> _WHAT THE TASK ASKS_:
Find the string "materials" in the entries and copy each line that has it.

> _DATA EXCERPTS_:
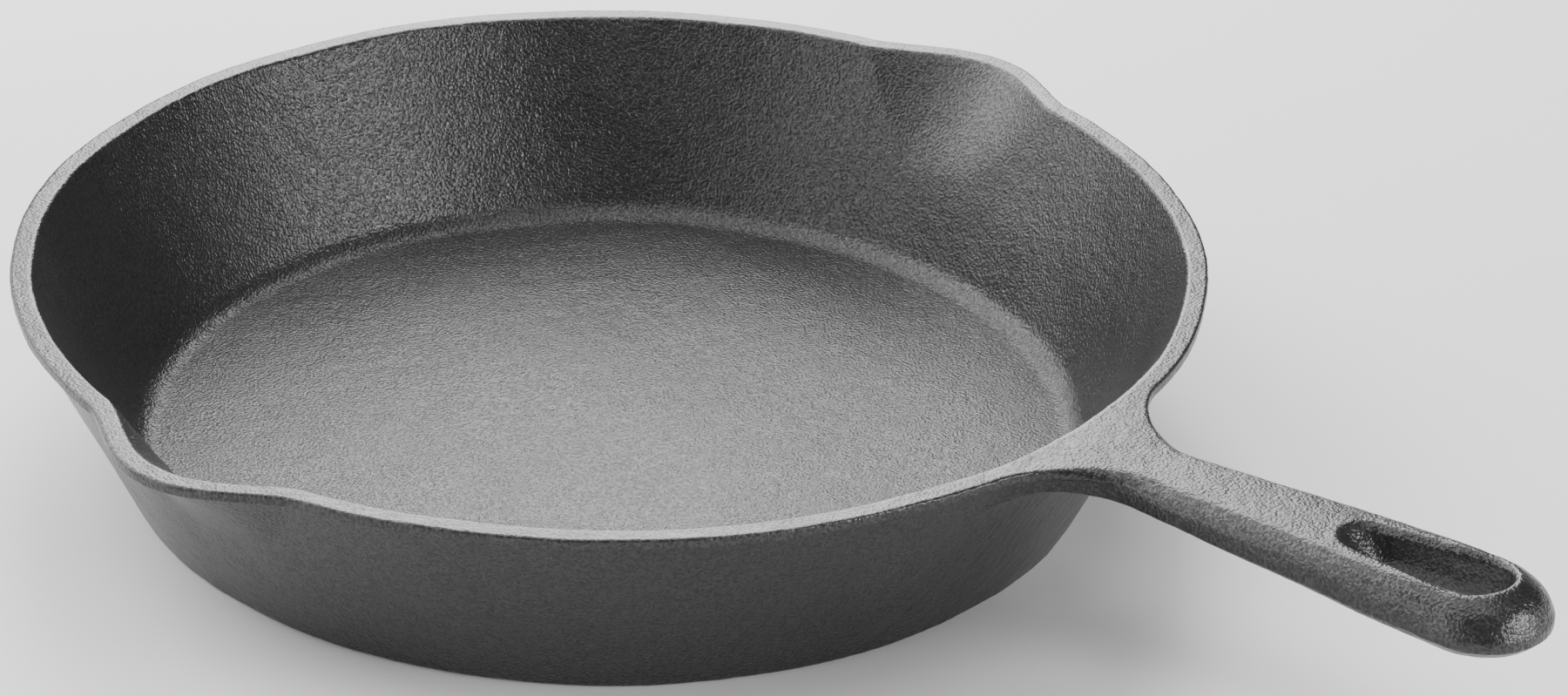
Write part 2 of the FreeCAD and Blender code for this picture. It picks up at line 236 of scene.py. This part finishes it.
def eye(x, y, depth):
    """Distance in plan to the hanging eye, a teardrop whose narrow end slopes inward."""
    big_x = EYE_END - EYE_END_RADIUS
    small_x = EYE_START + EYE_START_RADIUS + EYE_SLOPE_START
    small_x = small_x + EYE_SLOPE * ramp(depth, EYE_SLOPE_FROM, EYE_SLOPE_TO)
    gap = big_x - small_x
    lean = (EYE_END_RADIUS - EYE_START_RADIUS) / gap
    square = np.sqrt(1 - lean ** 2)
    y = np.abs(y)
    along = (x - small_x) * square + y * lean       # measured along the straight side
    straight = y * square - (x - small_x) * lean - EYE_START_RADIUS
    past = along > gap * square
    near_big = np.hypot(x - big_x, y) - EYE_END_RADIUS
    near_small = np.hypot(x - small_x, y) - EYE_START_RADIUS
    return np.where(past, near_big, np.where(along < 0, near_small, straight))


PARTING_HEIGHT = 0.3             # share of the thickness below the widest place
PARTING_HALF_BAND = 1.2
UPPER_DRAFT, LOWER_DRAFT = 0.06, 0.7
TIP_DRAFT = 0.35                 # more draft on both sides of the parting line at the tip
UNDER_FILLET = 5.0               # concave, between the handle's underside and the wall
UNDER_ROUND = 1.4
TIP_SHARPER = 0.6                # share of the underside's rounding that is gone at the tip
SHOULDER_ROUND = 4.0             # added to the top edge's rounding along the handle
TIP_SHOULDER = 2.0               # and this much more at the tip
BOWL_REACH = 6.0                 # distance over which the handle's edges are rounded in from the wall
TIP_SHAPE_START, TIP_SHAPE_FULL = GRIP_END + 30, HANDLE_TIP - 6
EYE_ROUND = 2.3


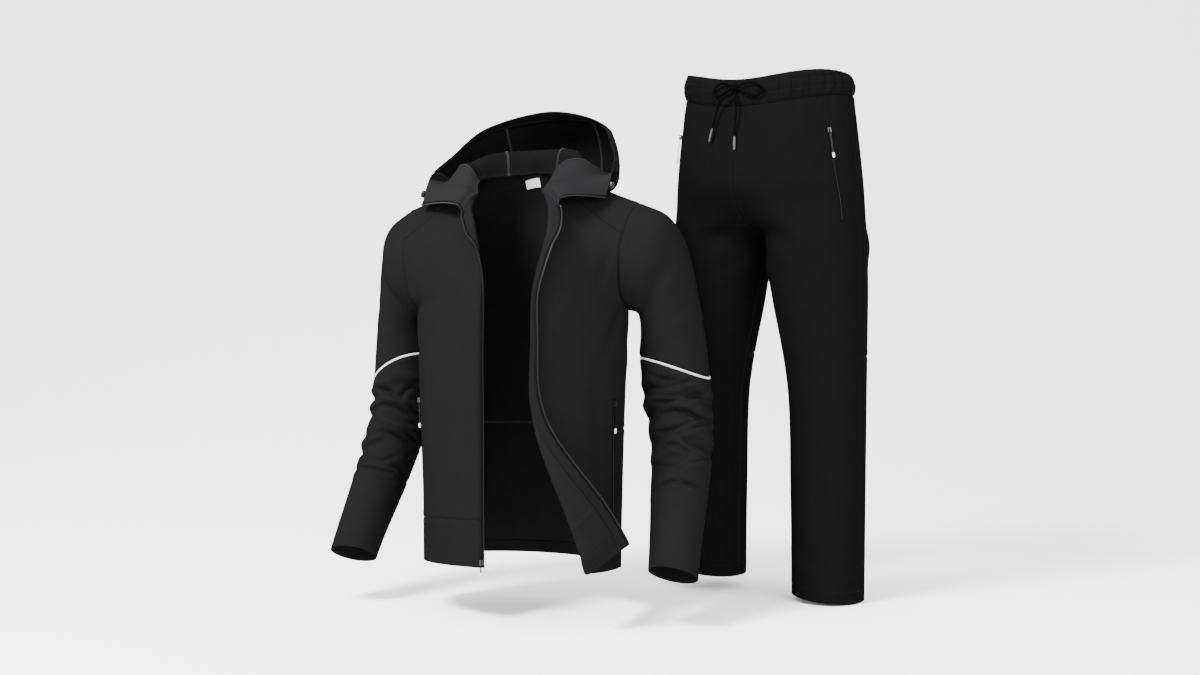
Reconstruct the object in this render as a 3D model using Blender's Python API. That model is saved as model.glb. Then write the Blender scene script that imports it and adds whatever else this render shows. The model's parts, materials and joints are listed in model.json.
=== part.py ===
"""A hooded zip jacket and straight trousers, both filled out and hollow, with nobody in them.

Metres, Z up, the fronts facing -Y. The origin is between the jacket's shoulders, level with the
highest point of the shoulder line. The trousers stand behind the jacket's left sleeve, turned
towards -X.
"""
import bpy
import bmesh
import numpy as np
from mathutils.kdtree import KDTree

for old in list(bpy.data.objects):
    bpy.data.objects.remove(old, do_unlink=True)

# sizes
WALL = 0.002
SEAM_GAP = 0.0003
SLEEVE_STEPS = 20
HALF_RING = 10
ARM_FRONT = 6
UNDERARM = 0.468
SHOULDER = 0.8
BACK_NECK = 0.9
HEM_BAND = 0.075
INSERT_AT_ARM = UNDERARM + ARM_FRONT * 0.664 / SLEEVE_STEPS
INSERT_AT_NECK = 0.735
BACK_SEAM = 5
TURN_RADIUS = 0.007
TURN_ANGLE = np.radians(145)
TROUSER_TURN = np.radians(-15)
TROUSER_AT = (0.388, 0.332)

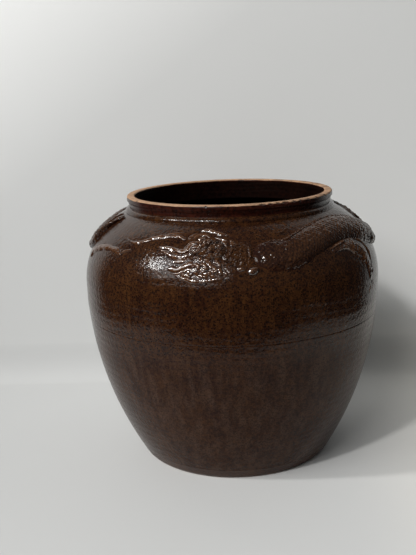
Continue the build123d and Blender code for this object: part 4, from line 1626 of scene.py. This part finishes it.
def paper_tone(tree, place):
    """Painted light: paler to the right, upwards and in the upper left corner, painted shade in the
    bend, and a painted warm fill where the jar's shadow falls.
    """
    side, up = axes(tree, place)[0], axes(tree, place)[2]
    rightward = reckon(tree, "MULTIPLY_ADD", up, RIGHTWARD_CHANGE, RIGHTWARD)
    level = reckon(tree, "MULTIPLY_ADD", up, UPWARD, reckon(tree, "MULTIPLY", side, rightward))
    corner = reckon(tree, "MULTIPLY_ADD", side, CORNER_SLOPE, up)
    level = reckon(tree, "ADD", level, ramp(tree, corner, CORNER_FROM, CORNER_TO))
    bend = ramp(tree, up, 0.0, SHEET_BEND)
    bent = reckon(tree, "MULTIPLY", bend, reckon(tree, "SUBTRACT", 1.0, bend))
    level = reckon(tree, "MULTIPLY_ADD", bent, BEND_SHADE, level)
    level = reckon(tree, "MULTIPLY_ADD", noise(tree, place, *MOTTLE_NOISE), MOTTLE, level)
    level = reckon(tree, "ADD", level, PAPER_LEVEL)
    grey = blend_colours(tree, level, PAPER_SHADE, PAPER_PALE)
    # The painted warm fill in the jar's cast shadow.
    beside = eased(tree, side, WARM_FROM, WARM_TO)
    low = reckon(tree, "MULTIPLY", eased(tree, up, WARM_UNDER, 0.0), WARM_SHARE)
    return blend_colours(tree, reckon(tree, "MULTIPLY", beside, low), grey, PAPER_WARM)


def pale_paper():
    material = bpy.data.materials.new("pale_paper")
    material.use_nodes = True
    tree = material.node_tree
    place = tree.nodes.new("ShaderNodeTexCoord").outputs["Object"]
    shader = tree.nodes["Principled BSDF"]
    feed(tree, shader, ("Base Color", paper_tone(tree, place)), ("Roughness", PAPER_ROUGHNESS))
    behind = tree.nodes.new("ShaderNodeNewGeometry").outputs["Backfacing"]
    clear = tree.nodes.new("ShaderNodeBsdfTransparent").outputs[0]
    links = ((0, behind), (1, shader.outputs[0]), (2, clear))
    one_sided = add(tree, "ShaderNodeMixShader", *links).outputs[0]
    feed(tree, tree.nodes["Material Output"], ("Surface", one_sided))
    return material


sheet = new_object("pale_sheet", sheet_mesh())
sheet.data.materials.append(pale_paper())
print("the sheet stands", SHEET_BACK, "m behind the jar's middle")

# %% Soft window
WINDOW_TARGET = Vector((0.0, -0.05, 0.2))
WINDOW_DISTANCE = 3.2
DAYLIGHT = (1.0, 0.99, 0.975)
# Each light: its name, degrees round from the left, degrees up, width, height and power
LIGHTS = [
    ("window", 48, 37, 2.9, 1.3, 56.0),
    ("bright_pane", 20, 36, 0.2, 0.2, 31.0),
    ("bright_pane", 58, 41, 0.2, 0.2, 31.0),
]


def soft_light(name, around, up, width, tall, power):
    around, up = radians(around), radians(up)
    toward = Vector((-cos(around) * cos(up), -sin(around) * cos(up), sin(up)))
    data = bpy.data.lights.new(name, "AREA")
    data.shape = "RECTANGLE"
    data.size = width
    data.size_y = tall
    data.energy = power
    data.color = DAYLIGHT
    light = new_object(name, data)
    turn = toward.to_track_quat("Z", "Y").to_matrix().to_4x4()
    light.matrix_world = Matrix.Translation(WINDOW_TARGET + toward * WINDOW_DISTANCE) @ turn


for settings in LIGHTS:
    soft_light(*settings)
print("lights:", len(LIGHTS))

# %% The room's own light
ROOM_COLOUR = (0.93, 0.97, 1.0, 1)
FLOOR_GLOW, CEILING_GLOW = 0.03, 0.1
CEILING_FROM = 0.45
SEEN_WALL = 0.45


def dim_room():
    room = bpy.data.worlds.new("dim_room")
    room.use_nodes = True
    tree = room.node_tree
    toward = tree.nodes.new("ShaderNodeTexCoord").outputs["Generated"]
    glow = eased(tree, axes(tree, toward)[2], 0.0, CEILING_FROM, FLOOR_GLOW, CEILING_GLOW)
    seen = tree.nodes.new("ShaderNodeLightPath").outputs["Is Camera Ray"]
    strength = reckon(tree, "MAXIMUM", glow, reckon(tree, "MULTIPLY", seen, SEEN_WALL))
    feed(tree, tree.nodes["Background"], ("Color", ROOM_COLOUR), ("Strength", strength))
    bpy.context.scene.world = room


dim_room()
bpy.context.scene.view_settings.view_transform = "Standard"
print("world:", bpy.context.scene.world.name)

> _WORKED ANSWER_:
Reconstruct the object in this render as a 3D model using Blender's Python API. That model is saved as model.glb. Then write the Blender scene script that imports it and adds whatever else this render shows. The model's parts, materials and joints are listed in model.json.
    material = bpy.data.materials.new("pale_paper")
sheet.data.materials.append(pale_paper())